Submitted to: Applied and Environmental Soil Science
Publication Type: Peer reviewed journal
Publication Acceptance Date: 1/26/2011
Publication Date: 4/1/2011
Publication URL: naldc.nal.usda.gov.d2.nal.usda.gov/download/49469/PDF
Citation: Smith, J.L., Halvorson, J.J. 2011. Field scale studies on the spatial variability of soil quality indicators in Washington State, USA. Applied and Environmental Soil Science. 2011:1-7. Article ID 198737. DOI: 10.1155/2011/198737. Interpretive Summary: Arable lands are needed for sustainable agricultural systems to support an ever growing human population. Soil quality needs to be defined to assure the new arable land is sustainable. We found that basic soil measurements were adequate for describing landscape level arable land. By combining the measured soil parameters we were able to make maps of the landscape that better described the potentially more productive areas of the landscape. The combination of soil quality parameters to predict productive and sustainable land areas for crop production is important for humankind now and in the future as the United Nations are trying to identify new land that will produce food for an exploding human population.
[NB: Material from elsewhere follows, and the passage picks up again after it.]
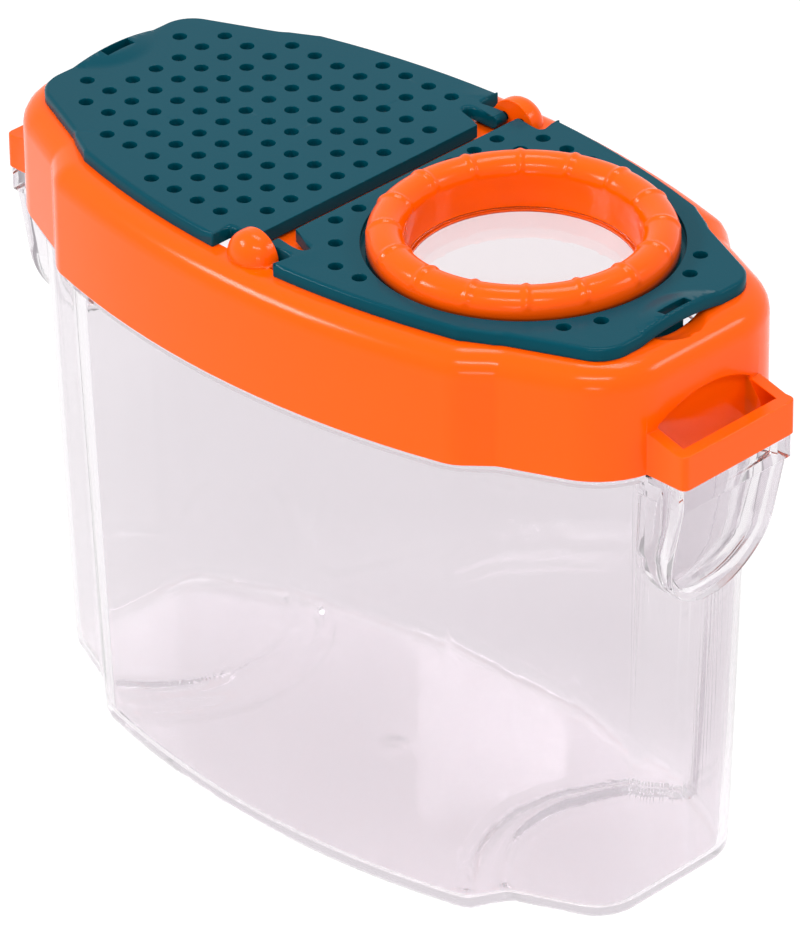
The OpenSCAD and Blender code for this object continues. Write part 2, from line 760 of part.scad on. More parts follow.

Technical Abstract: Arable lands are needed for sustainable agricultural systems to support an ever growing human population. Soil quality needs to be defined to assure the new arable land is sustainable. To evaluate soil quality a number of soil attributes will need to be measured, evaluated and integrated into a soil quality index using the multivariable indicator kriging (MVIK) procedure. This study was conducted to determine the spatial variability and correlation of indicator parameters on a field scale with respect to soil quality and suitability for use with MVIK. The variability of the biological parameters decreased in the order of respiration> enzyme assays and qCO2 > microbial biomass C. The distribution frequency of all parameters except respiration were normal although the spatial distribution across the landscape was highly variable. The biological parameters showed little correlation with each other when all data points were considered however, when grouped in smaller sections the correlations were more consistent with observed patterns across the field. To accurately asses soil quality, and arable land use, consideration of spatial and temporal variability, soil conditions and other controlling factors must be taken into account.